El despacho del Secretario de Comunicaciones y Transportes en el maltrecho Centro SCOP, ese edificio ultramoderno para los tiempos cuando fue edificado por Walter Buchanan  como coordinador del proyecto y Carlos Lazo como inspirador arquitectónico, era más bien soso.

Apenas quedaba una sombra de aquella opulencia fracturada por un sismo y poco del fulgor de cuando Revolución rondaba el medio siglo y los perros se ataban con longaniza. Sólo estaban los recuerdos podridos.

Juan Molinar, sin embargo, había convertido la oficina de “Señor Secretario”, en un ambiente personalizado, con sus libros, con algunas máquinas de ferrocarril entre los adornos del estante , seguramente heredadas como parte del mobiliario simplón, pero había algo valioso en  exhibición.  Simuladamente discreta pero invaluable en ese tiempo había una fotografía suya en el tendido de la plaza México, cerveza en mano, abrigo gordo y la mejor compañía de entonces para un panista convencido: Felipe Calderón.

Felices, dichosos y en el gozo del triunfo

–¿A quién fueron a ver?; le dije.

–A David Silveti, fue aquella tarde inolvidable. ¿Qué te parece?

A mi Silveti nunca me convenció, ni cuando estaba en buenas condiciones físicas. El  suyo por  los toros me parecía un amor imposible. Y así acabó, pegándose un tiro como solían hacer los románticos tras la pesadumbre de sus amores fracasados. Como Manuel Acuña.

Dentro del PAN volaban las facas de la purga. Manuel Espino era insoportable para Felipe Calderón y en el mejor estilo estaliniano lo echó a patadas. Muchos lo ayudaron en ese empeño ruin.

–Dime, Juan, ¿qué pasa?

–Mira, en el PAN nos herimos, nos damos con todo, pero adentro. Las paredes están chorreando sangre, pero no abrimos las ventanas. Hay batallas internas muy duras y hasta crueles, pero no dejamos salir los problemas, los ventilamos adentro. Pasa nada, dijo sin el NO”.

Molinar seguía entonces las reglas.

Ya no era el académico en el Colegio de México a quien yo había invitado como colaborador a la revista “Epoca”. La política lo había cambiado, lo había infatuado. Solo la melena sobre la nuca recordaba a aquel otro hombre más libre, menos ufano.

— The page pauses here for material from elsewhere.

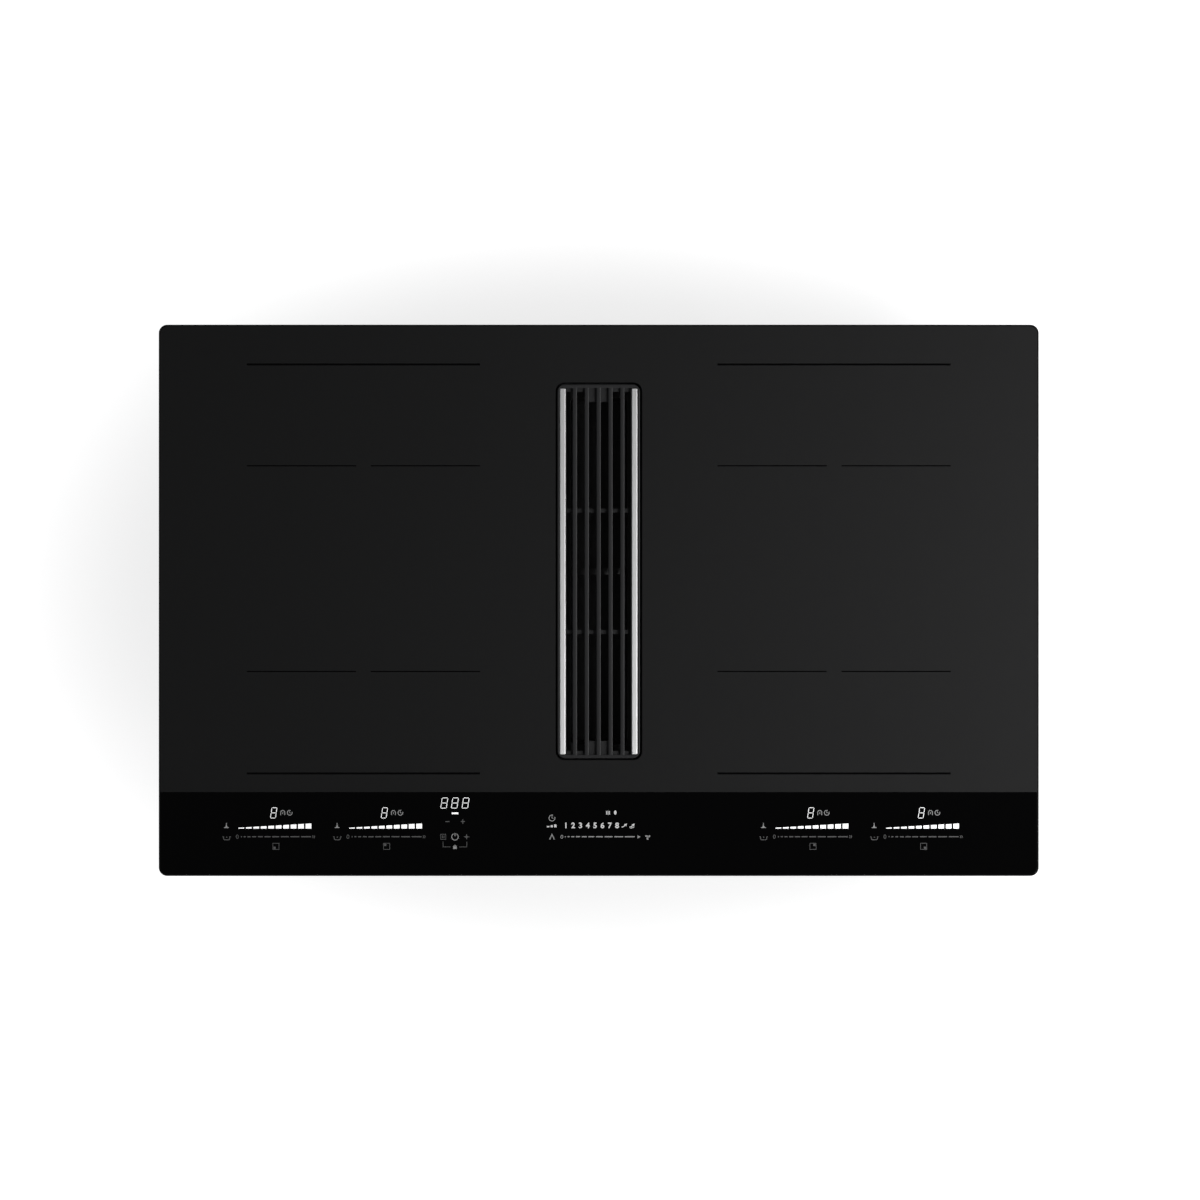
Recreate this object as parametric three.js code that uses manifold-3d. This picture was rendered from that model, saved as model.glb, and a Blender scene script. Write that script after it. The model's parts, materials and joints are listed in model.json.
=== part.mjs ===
// Downdraft induction cooktop for building into a worktop: a glass plate with four cooking
// zones, a slotted grille over an intake throat, and a radial blower under the casing.
//
// Frame: millimetres, +X to the right, +Y to the rear, +Z up. The origin is the centre of
// the outline, at the underside of the blower housing.

import * as THREE from 'three';
import { mergeVertices } from 'three/addons/utils/BufferGeometryUtils.js';
import Module from 'manifold-3d';

const wasm = await Module();
wasm.setup();

// ---- Driving dimensions ----

const GAP = 0.3; // left between pieces that touch
const HEIGHT = 210; // blower underside to top of the glass
const GLASS = { width: 830, depth: 520, thick: 4, corner: 8, bevel: 1.2 };
const GLASS_UNDER = HEIGHT - GLASS.thick;
const CUTOUT = { width: 807, depth: 492 }; // hole in the worktop
const SLOT = { width: 81, length: 355.3, y: 27.4, corner: 8 }; // opening in the glass
const SEAL = { width: 10, thick: 2.5 };

const CASING = { width: 790, depth: 474, corner: 8, flange: 6, sheet: 1.2, floor: 150, fold: 2 };
const CASING_TOP = GLASS_UNDER - 1.4;
const CASING_INSIDE = CASING.floor + CASING.sheet + GAP; // where inner pieces stand
const VENT = { width: 4.5, pitch: 11, reach: 30, count: 5 };
const WALL_VENT = { width: 5, pitch: 18, height: 24, z: 164, count: 6, x: 190 };

const ZONE = { x: 222, rearY: 126.9, frontY: -67.1, width: 220, depth: 193 };
const COIL = {
  halfWidth: 100, halfDepth: 87, turns: 6, pitch: 10.5, wire: 8.8, height: 3.5, z: 199.9, cornerSteps: 2,
};
const INSULATION = { margin: 8, length: 390, corner: 10, hole: 10, low: 203.7, high: 205.7 };
const SENSOR = { foot: 12, neck: 8.5, tip: 7, drop: 3, ease: 1.5 };
const CARRIER = { width: 206, depth: 180, thick: 1.6, corner: 60, z: 198, hole: 9 };
const FERRITE = { count: 6, inner: 34, outer: 84, width: 9, height: 4 };
const RAIL = {
  inner: 178, outer: 290, front: -150, rear: 215, width: 14, thick: 1.5, z: 186, legWide: 10, legDeep: 6,
};
const TONGUE = { root: 50, bend: 20, tip: 8, width: 10, thick: 1 };

const BOARD = { thick: 1.6, z: 156, corner: 3, leg: 6, edge: 8 };
const BOARD_TOP = BOARD.z + BOARD.thick;
const POWER_BOARD = { x: 192.5, width: 265, depth: 280 };
const CHOKE = { x: 20, width: 28, depth: 44, height: 24, rows: [-95, -20, 55] };
const RELAY = { x: 112, width: 26, depth: 16, height: 16, rows: [-105, -75, -45, -15] };
const PLUG_ROW = { x: 70, width: 90, depth: 14, height: 11, rows: [112] };
const TRANSFORMER = { x: 66, width: 36, depth: 22, height: 14, rows: [-112] };
const CAPACITOR = { x: 70, radius: 20, height: 20, rows: [-60, 10] };
const SMALL_CAN = { x: 112, radius: 11, height: 26, rows: [60] };
const FILTER_BOARD = { x: 360, width: 52, depth: 280, edge: 6 };
const LINE_CHOKE = { x: 0, width: 32, depth: 44, height: 22, rows: [-90] };
const FILM_CAPACITOR = { x: 0, width: 30, depth: 36, height: 18, rows: [60] };
const MAINS_PLUG = { x: 0, width: 34, depth: 14, height: 14, rows: [112] };
const RING_CHOKE = { x: 0, radius: 17, height: 22, rows: [-20] };
const TOUCH = {
  y: -211.5, width: 690, depth: 43, low: 190, high: 196, floor: 2, wall: 2, legs: [70, 200, 330],
};
const DISPLAY = { half: 38, reach: 14, places: [-305, -200, 0, 200, 305], timer: -135, timerHalf: 16 };
const SINK = { x: 120, y: 25, width: 46, length: 210, base: 5, fin: 1.6, height: 24, fins: 7 };
const FAN = { x: 125, y: 190, size: 80, height: 22, bore: 36, wall: 2, inlet: 27, boss: 9, bossDrop: 2.5 };
const ROTOR = {
  radius: 33, eye: 23, blades: 7, blade: 1.2, curve: 0.35, hub: 12, hubTop: 9, height: 13.5, plate: 2,
};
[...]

Hoy, Felipe Calderòn (cuyas virtuosas desventuras no terminan ni van a terminar jamás, pues la hora de la venganza viene casi siempre después del tiempo de la ofensa), siente los dardos de Molinar quien lo tunde como si lo conociera.

“O tempora o mores”, diría el latinista.

Y así hoy Don Felipe le podría decir a Molinar:

–«¿Tú también; Juan?” (¿tu quoque Fili?) como recuerda la historia en boca de Julio César. Pues sí, hasta el hijo adoptado le dio una cuchillada al “Divino” tras el golpe inicial de Casca cuando los muros del Senado romano también se llenaron de sangre.

–“¿Tu también, hijo mío”

Pero estos dos caballeros no son ni romanos ni latinos. Son ejemplo de cómo la vida une y separa  y cómo la fidelidad de un tiempo no era sino el disimulo y la tolerancia ante los defectos del otro. Molinar es hoy un hombre enfermo y prematuramente envejecido. Calderón es un hombre joven y justa o injustamente desprestigiado por su temperamento insoportable y por su obra pública. Quienes lo toleraban forzadamente cuando distribuía posiciones de poder en el partido, la Cámara o la Presidencia, hoy acuden a otros dispensarios. A él ya nadie lo necesita.

Pero algo es  cierto, Calderón siempre entendió el PAN como su casa, como un coto personal donde tenía derechos otorgados por sí mismo y su mitología, pero muchas veces ha ocurrido: a alguien mal portado, terminan echándolo hasta de su casa.